Assuming no hydrodynamical drag as it is nearly given by a windsurfer sailing on ice (the world record is 54 kts at 20 to 30 knots of wind), then we have the windsurfer where the board is planing and finally, a windsurfer foiling with different sizes of the wing. It can be seen that planing is much more effective than foiling except the wing area of the foil is adapted to the target speed. Only with a foil with an area of about 100 cm2 a speed of 54 kts at a wind speed of 40 kts seems to be possible.

Controlling a hydrofoil is very difficult especially the attitude and altitude control is not easy and needs a lot of skill. It is very unstable and like balancing on a needle. A touch of the board on the water surface at very high speed would result in a catapult.

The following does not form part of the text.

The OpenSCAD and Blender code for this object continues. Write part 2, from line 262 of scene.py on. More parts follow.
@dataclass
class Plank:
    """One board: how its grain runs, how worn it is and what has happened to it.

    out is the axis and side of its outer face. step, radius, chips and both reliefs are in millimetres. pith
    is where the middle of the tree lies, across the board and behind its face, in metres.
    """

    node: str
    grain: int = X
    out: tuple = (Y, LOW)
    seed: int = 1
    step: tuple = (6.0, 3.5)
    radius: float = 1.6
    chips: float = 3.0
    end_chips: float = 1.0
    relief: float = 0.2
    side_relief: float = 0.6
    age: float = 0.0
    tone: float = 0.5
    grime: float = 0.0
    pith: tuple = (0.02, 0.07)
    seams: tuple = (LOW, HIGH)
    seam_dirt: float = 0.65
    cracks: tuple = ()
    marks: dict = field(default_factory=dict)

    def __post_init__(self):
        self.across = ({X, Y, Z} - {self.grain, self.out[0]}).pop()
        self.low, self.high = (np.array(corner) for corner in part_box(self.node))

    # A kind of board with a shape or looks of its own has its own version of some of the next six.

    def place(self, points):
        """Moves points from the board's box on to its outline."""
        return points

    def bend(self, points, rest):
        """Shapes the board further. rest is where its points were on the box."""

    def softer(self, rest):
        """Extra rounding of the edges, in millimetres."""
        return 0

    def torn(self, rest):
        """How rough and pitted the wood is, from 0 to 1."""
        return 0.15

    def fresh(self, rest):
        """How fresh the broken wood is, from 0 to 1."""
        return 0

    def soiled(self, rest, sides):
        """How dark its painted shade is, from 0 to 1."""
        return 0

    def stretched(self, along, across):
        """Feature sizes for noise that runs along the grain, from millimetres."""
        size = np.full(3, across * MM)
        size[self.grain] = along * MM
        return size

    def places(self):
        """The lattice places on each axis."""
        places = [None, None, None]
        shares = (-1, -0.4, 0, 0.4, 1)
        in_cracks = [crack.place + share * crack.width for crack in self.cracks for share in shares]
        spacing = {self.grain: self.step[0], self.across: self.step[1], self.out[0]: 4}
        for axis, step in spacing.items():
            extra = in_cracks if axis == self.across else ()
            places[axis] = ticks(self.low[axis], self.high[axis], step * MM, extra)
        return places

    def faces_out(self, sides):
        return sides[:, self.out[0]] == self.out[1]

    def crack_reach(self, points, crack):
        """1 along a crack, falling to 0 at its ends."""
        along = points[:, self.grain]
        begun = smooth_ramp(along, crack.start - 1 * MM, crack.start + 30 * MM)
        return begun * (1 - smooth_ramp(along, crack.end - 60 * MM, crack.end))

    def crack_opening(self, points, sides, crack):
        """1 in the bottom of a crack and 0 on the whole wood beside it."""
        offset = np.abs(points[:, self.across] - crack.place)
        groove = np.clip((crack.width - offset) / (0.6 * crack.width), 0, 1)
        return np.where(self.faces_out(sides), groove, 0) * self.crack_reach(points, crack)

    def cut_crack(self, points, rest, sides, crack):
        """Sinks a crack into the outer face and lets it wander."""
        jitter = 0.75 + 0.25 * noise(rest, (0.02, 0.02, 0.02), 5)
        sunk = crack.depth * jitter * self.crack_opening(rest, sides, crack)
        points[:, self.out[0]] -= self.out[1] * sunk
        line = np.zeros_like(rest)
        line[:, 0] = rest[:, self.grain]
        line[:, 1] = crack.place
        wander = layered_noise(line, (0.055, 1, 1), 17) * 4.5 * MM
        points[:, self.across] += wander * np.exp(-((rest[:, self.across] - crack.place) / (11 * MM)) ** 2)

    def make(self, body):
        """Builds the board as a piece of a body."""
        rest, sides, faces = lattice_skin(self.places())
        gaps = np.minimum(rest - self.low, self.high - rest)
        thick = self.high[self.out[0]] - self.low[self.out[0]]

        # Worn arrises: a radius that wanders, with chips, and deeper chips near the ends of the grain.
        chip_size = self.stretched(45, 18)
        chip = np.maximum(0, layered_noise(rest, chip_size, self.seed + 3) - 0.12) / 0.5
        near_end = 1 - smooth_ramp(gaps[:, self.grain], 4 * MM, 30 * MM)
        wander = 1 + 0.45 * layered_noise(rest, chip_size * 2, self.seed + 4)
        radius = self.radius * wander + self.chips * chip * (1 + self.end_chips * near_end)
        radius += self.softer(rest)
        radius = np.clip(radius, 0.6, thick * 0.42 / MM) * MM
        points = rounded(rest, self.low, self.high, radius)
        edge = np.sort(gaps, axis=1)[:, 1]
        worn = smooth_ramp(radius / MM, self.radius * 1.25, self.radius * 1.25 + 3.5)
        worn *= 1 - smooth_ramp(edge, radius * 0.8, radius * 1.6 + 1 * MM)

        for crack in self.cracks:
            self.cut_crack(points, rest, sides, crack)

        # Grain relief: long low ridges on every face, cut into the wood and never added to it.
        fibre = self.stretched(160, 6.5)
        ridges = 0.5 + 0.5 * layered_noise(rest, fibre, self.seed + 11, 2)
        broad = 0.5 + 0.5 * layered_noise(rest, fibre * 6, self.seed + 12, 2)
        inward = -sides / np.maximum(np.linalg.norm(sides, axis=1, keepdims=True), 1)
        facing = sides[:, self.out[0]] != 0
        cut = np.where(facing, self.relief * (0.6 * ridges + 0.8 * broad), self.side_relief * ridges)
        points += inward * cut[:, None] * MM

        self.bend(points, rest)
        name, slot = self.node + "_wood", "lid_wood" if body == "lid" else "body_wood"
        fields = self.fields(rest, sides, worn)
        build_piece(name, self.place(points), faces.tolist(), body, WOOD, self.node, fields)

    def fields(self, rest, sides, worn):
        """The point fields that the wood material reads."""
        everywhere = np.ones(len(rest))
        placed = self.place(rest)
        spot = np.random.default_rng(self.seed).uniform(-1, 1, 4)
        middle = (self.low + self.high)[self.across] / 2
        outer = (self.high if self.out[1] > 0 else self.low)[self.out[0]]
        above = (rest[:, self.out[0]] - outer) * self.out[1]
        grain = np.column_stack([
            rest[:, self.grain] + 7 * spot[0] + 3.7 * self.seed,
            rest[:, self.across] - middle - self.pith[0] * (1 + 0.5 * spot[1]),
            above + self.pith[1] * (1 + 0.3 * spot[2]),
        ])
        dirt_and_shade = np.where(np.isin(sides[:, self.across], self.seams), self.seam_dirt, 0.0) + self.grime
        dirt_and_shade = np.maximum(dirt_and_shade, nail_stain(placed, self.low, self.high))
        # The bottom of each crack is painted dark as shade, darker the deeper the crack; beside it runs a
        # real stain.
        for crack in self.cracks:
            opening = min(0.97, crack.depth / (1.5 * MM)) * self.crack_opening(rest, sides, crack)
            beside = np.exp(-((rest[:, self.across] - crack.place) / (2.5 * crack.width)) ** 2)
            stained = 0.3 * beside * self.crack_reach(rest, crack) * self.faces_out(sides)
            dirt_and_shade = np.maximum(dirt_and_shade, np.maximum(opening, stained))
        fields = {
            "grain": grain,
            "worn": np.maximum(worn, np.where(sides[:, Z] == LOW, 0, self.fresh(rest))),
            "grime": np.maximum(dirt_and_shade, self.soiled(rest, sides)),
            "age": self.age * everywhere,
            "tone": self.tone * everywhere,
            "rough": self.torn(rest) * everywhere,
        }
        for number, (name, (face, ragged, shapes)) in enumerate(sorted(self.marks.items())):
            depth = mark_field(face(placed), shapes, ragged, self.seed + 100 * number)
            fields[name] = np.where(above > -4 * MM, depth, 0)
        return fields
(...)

Who is willing and able to balance on an unstable hydrofoil at over 50 kts? Up to now no speeds over 30 kts were sailed.

As a result for existing windsurf boards, much more speed could not be reached due to physical limitations mentioned above. Only little improvements at better conditions are possible: more wind and more flat water is what is needed.

In case that the equipment is optimized and the sailor has the required skill, the world record depends mainly in finding the right conditions inwind speed, flat water, and the right course.

In Lüderitz e.g. due to the fixed channel, the possible course angle depends solely on wind direction. It can’t be changed by the sailor. This is not optimal. So that means you have to wait for the highest wind speed and the right angle there.

All that what was mentioned above is also valid for a kite. A kiter can hold much more force because the moment arms of the heeling moment are different but the aerodynamic efficiency of a kite is much worse (more drag) than that of a windsurfing sail.

That’s why the kite speed record is only just a little above than that of the windsurfing record.